Аманда пошла за ней.

– Я слышала, у вас что-то случилось с сыном, – торопливо сказала она.

Женщина не подняла головы, копошась в пустой пачке из-под сигарет.

– Закурить есть? – спросила она, выкинув пачку в пыльный угол.

– Нет, я…

– Так что случилось с твоей дочерью? – резко перебила она.

– Моя дочь, моя Эбигейл, она пропала…

– И всё? – удивлённо приподняла она бровь, будто ради такой ерунды не стоило и приходить.

– Когда я клеила объявления на остановке, – продолжала Аманда, – одна женщина рассказала мне о странностях, происходящих с детьми. Что, может, мою дочь не украли, а просто…

– Она сошла с ума? – совершенно холодно произнесла Нора Одли.

– Да…

– Как и наши дети, – кивнула она.

– Ваши?

– Их уже шесть на весь город, может, больше, кто его знает. Мой сын был пятым, – она нашла другую смятую пачку и, вытряхнув из него остатки табака, резко его вдохнула.

– Пятым в числе кого? – переспросила Аманда

– У нас есть форум, скрытый, о нём не знает никто. Мы списываемся по четвергам и разговариваем шифром. У нас всех забрали детей.

– Забрали?

– Да, сначала вроде как на лечение, потом в стационар, а после в учреждение закрытого типа, в которое ты даже не можешь прийти. Я писала письма, даже была в полиции. Но они лишь спросили, какие отношения были…

– У вас с сыном?

– И на тебя хотели спихнуть вину?

Аманда кивнула.

– Ублюдки. – Она плюнула на ковёр и стала расхаживать по гостиной. – Всё началось внезапно. Он стал другим, он будто меня не слышал. Да что там меня, никого. Повторял одни и те же фразы по несколько раз, будто пластинку заело. Опять и опять. Смотрел в стенку и повторял. Потом стал ходить по кругу. Или наливать чай.

– Чай? – не поняла Аманда.

– Да, как начнёт наливать в кружку и не остановится, пока не выльет весь чайник.
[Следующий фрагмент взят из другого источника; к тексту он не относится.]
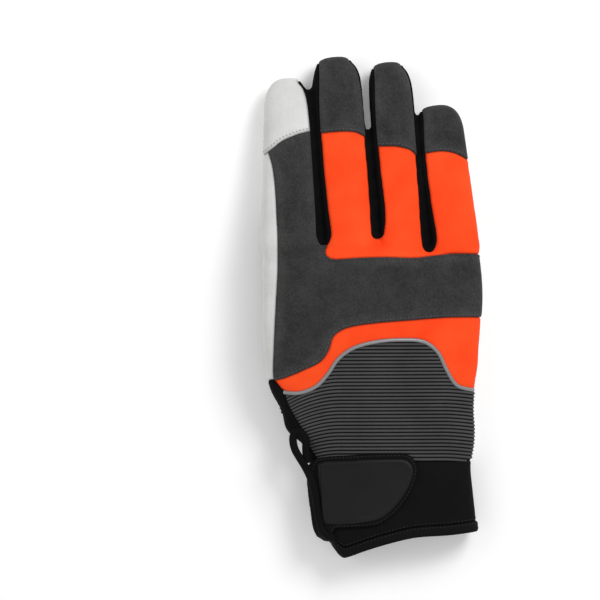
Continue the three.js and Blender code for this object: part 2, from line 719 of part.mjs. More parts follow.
// The loop of binding at the strap's corner, standing beside the wrist
const loopMiddle = onPalm(-0.325, 0.07);
const loopReach = { across: 4.6, along: 7.2 };
const loopHeight = topOf(onPalm(-0.29, 0.11)) + loopThickness / 2 + 2 * seamGap;
const loopTurns = 12;
const loopPlaces = Array.from({ length: loopTurns }, (_, i) => {
  const angle = (2 * Math.PI * i) / loopTurns;
  return new THREE.Vector3(
    loopMiddle.x + loopReach.across * Math.cos(angle),
    loopMiddle.y + loopReach.along * Math.sin(angle),
    loopHeight,
  );
});
const pullLoop = cord(loopPlaces, loopThickness, loopSides, loopSteps, true);

// The hem: a folded binding round the cuff's end
const hemRing = bodyForm(-hemRise, openReach).subtract(bodyForm(neoprene + hemRise, 2 * openReach));
const cuffHem = hemRing.intersect(beyondHem).subtract(beyondCuff);

// Colours, roughness
const finishes = {
  grey: [0x47474a, 0.9],
  orange: [0xff5a2b, 0.85],
  white: [0xd6d5d2, 0.7],
  black: [0x101012, 0.9],
  rib: [0x4c4c50, 0.85],
  piping: [0x8a8a8e, 0.5],
  rubber: [0x1e1e21, 0.45],
};
const glove = new THREE.Group();
function addMesh(name, body, finish) {
  const parts = body.asOriginal().simplify(roundOff).decompose();
  const mesh = parts.sort((a, b) => b.volume() - a.volume())[0].getMesh();
  const geometry = new THREE.BufferGeometry();
  const stride = mesh.numProp;
  const positions = new Float32Array((mesh.vertProperties.length / stride) * 3);
  for (let i = 0; i < positions.length / 3; i++) {
    positions.set(mesh.vertProperties.subarray(i * stride, i * stride + 3), i * 3);
  }
  geometry.setAttribute("position", new THREE.BufferAttribute(positions, 3));
  geometry.setIndex(new THREE.BufferAttribute(mesh.triVerts, 1));
  const [color, roughness] = finishes[finish];
  const material = new THREE.MeshStandardMaterial({ color, roughness, metalness: 0 });
  const made = new THREE.Mesh(geometry, material);
  made.name = name;
  glove.add(made);
}

// Each panel is named by a place where it shows: on top of the glove or under it
const seeds = [
  ["index_tip_cap", onFinger(fingers.index, 0, 0.8), "top", "white"],
  ["middle_tip_cap", onFinger(fingers.middle, 0, 0.8), "top", "grey"],
  ["ring_tip_cap", onFinger(fingers.ring, 0, 0.8), "top", "grey"],
  ["little_tip_cap", onFinger(fingers.little, 0, 0.8), "top", "grey"],
  ["finger_back", onFinger(fingers.ring, 0, 0.2), "top", "orange"],
  ["knuckle_guard", onPalm(0, 0.8), "top", "grey"],
  ["hand_back", onPalm(0.4, 0.5), "top", "orange"],
  ["ribbed_panel", onPalm(0.1, 0.3), "top", "rib"],
  ["index_side_strip", onPalm(-0.475, 0.8), "top", "white"],
  ["thumb_base_knit", onPalm(-0.41, 0.25), "top", "black"],
  ["wrist_cuff", onPalm(0.1, -0.15), "top", "black"],
  ["fourchette_index_middle", pairSeed(pairs[0]), "top", "black"],
  ["fourchette_middle_ring", pairSeed(pairs[1]), "top", "black"],
  ["fourchette_ring_little", pairSeed(pairs[2]), "top", "black"],
  ["palm_radial", onPalm(-0.1, 0.85), "under", "white"],
  ["palm_ulnar", onPalm(0.25, 0.5), "under", "white"],
  ["thumb_base_leather", onPalm(-0.12, 0.4), "under", "white"],
  ["palm_heel", onPalm(-0.12, 0.05), "under", "white"],
  ...Object.keys(fingers).flatMap((name) => [
    [name + "_tip_pad", onFinger(fingers[name], 0, 0.75), "under", "white"],
    [name + "_middle_pad", onFinger(fingers[name], 0, padMiddle(name)), "under", "white"],
  ]),
];

function padMiddle(name) {
  const [far, near] = padSeams[name];
  return (far + near) / 2;
}

// A place on the strip between two fingers, on its wider side
function pairSeed(pair) {
  const edge = panelEdge(pair.right, -1)[1];
  return { x: edge.x - 2, y: edge.y };
}

function heightAt(body, place, side) {
  const mesh = body.getMesh();
  const stride = mesh.numProp;
  const corner = (k) => {
    const at = mesh.triVerts[k] * stride;
    return mesh.vertProperties.subarray(at, at + 3);
  };
  let best = null;
  for (let k = 0; k < mesh.triVerts.length; k += 3) {
    const [a, b, c] = [corner(k), corner(k + 1), corner(k + 2)];
    const area = (b[0] - a[0]) * (c[1] - a[1]) - (c[0] - a[0]) * (b[1] - a[1]);
    if (Math.abs(area) < 1e-9) continue;
    const s = ((place.x - a[0]) * (c[1] - a[1]) - (c[0] - a[0]) * (place.y - a[1])) / area;
    const t = ((b[0] - a[0]) * (place.y - a[1]) - (place.x - a[0]) * (b[1] - a[1])) / area;
    if (s < 0 || t < 0 || s + t > 1) continue;
    const z = a[2] + s * (b[2] - a[2]) + t * (c[2] - a[2]);
    if (best === null || (side === "top" ? z > best : z < best)) best = z;
  }
  return best;
}

function pieceAt(place, side) {
  const sign = side === "top" ? 1 : -1;
  const found = pieces
    .map((body) => ({ body, z: heightAt(body, place, side) }))
    .filter((item) => item.z !== null)
    .sort((a, b) => sign * (b.z - a.z));
  return found[0].body;
}

for (const [name, place, side, finish] of seeds) {
  const body = pieceAt(place, side);
  addMesh(name, name === "wrist_cuff" ? body.subtract(beyondHemGap) : body, finish);
}
addMesh("cuff_hem", cuffHem, "black");
addMesh("strap_tab", strapTab, "rubber");
addMesh("strap_panel", strapPanel, "rubber");
addMesh("pull_loop", pullLoop, "black");
addMesh("reflective_piping", piping, "piping");
addMesh("thumb_front", thumbParts[0], "white");
addMesh("thumb_back", thumbParts[1], "black");

// The origin is under the middle of the whole glove, on the surface it lies on
const extent = new THREE.Box3().setFromObject(glove);
const middle = extent.getCenter(new THREE.Vector3());
glove.position.set(-middle.x, -middle.y, -extent.min.z);

export default glove;
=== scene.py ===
import math

import bpy
import numpy as np
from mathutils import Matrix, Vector, noise
from mathutils.bvhtree import BVHTree
from mathutils.kdtree import KDTree


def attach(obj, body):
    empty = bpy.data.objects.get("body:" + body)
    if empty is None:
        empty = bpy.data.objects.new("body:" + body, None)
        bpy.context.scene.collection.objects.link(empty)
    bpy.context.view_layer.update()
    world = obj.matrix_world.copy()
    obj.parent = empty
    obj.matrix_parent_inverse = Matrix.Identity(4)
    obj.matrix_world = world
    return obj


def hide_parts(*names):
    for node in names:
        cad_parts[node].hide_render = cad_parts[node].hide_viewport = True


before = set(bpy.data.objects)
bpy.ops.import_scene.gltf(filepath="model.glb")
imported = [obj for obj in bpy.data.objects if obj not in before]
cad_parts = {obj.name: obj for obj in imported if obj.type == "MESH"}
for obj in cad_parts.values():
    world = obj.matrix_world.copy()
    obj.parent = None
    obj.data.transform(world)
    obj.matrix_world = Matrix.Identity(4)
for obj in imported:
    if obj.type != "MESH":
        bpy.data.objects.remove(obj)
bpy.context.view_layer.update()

# The studio. The glove lies on a pale floor, seen from straight above through a long lens, with
# soft light from the upper right, so that its shadow falls to the lower left.
look_at = (-0.0370, 0.0029)
camera_height = 1.8
frame_width = 0.309
frame_level = 0.02
sensor = 36.0

light_target = (0, 0, 0.02)
floor_reach = 3.0


def put(name, data):
    """A new object in the scene."""
    made = bpy.data.objects.new(name, data)
    bpy.context.scene.collection.objects.link(made)
    return made


lens = bpy.data.cameras.new("camera")
lens.sensor_width = sensor
lens.lens = sensor * (camera_height - frame_level) / frame_width
lens.clip_end = 10
camera = put("camera", lens)
camera.location = (*look_at, camera_height)
bpy.context.scene.camera = camera

for name, place, size, power in (("key", (0.55, 0.6, 0.95), 0.5, 8), ("fill", (-0.9, 0.2, 0.9), 1.0, 2.5),
                                 ("front", (0.1, -1.1, 0.8), 1.0, 2)):
    light = bpy.data.lights.new(name, "AREA")
    light.size = size
    light.energy = power
    lamp = put(name, light)
    lamp.location = place
    lamp.rotation_euler = (Vector(light_target) - lamp.location).to_track_quat("-Z", "Y").to_euler()
world = bpy.data.worlds.new("studio")
world.use_nodes = True
world.node_tree.nodes["Background"].inputs["Color"].default_value = (1, 1, 1, 1)
world.node_tree.nodes["Background"].inputs["Strength"].default_value = 0.5
bpy.context.scene.world = world
bpy.context.scene.view_settings.view_transform = "Standard"

corners = [(x * floor_reach, y * floor_reach, 0) for x, y in ((-1, -1), (1, -1), (1, 1), (-1, 1))]
floor_mesh = bpy.data.meshes.new("floor")
floor_mesh.from_pydata(corners, [], [(0, 1, 2, 3)])
floor = put("floor", floor_mesh)
paper = bpy.data.materials.new("paper")
paper.use_nodes = True
for key, value in (("Base Color", (0.93, 0.93, 0.93, 1)), ("Roughness", 0.9),
                   ("Emission Color", (1, 1, 1, 1)), ("Emission Strength", 0.14)):
    paper.node_tree.nodes["Principled BSDF"].inputs[key].default_value = value
floor_mesh.materials.append(paper)

# The shape of the hand that every panel is cut from. The real glove is sewn from flat panels over
# a hand's form: an oval palm and cuff, and four fingers that sink to the surface at their tips.
palm_length, palm_width, palm_depth, palm_roll = 110.2, 114.0, 25.0, 10.5
cuff_length, cuff_width, cuff_depth, cuff_slant = 50.2, 83.0, 26.0, 11.4
settle = 1.0
hem_height = 5.2
shift = np.array([0.428, -79.54, 0.0])
voxel = 0.9
slit, slit_overlap = 2.7, 1.2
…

Потом всё проходило, на день или на два, а после начиналось опять.

Она посмотрела в окно, замерла на мгновение и продолжила снова:

– Сначала нас отвели к школьному психологу, но та сказала, что этот случай уже не в её компетенции. Что нужен психиатр. Мы пошли в этот чёртов Центр психологической помощи, нам сказали лечь в стационар. Я отказалась. Но эти сволочи. – Она прислушалась снова, схватила ружьё и опять пошла к двери. Так и стояла молча минут пять, пока Аманда её не прервала:

– Эти сволочи…

– Да, – Нора опустила ружьё и, захлопнув старую дверь, закрыла её на замок, – они сказали, что я не имею права отказывать ребёнку в лечении. Я силой его увела. На следующее утро он стал повторять все эти ритуалы, снова и снова, опять и опять. Я пошла в этот Центр и попросила прописать нам лечение, таблетки или терапию, чтобы проводить на дому. Они сказали, что не могут ничего прописать, пока не будет поставлен точный диагноз, а для этого нужно лечь.

Нора Одли замолчала опять, на глазах её появились слёзы, и Аманда наконец увидела, как она ожила.
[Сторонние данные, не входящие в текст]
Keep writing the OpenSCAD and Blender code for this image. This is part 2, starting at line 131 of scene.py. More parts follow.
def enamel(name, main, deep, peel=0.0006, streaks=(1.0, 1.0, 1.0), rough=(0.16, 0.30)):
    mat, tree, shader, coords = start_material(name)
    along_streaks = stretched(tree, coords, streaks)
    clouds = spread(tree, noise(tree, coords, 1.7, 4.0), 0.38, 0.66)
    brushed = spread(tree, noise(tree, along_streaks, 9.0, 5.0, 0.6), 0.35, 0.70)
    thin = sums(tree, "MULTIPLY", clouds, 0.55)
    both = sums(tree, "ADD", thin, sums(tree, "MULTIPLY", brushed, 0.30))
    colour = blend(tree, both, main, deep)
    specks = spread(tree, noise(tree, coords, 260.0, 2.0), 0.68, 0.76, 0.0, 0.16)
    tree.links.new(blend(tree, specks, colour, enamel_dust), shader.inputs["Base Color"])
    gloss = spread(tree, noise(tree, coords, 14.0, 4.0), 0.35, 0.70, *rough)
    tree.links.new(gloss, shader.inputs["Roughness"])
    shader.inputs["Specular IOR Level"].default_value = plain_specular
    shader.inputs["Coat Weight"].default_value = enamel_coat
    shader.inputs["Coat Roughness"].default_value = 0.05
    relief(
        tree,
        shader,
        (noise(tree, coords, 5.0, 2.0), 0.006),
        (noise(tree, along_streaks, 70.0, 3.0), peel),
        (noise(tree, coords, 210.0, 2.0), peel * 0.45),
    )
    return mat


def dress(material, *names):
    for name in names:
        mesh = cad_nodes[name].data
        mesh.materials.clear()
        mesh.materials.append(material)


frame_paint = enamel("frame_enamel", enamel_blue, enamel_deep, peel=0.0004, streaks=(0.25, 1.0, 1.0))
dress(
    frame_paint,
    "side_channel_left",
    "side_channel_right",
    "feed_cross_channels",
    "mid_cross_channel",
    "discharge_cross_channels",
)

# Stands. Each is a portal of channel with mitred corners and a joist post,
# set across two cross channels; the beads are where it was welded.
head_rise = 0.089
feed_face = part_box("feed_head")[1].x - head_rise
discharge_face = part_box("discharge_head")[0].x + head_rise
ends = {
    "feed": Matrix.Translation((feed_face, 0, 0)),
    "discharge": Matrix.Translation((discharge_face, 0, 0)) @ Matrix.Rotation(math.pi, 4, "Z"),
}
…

– Мне очень жаль, – сказала Аманда, а сама представила дочь. Может, и Эбигейл забыла всё, зациклилась так же на чём-то и ушла неизвестно куда.

– Они забрали его, – продолжила Одли. – К нам приехала «Скорая помощь» и полицейский, они силой его увели. Больше я не видела сына.

– А посещения?

– Никаких. Ни тебе посещений, ни нормальных разговоров с врачом. Ко мне выходил один доктор, сказал, что диагноз устанавливают, а посещения сейчас невозможны, потому что встреча с родителем может оказать нежелательный эффект.

– И когда вам сказали диагноз?

– Через неделю. Повреждение сосудов головного мозга, – она поджала дрожащие губы.

– Но от чего?

– Никто ничего не знает. Они сказали, как только лечение даст результат, разрешат приходить, а потом и до выписки скоро. Прошёл уже месяц, как они его забрали. Но мне не отвечает никто.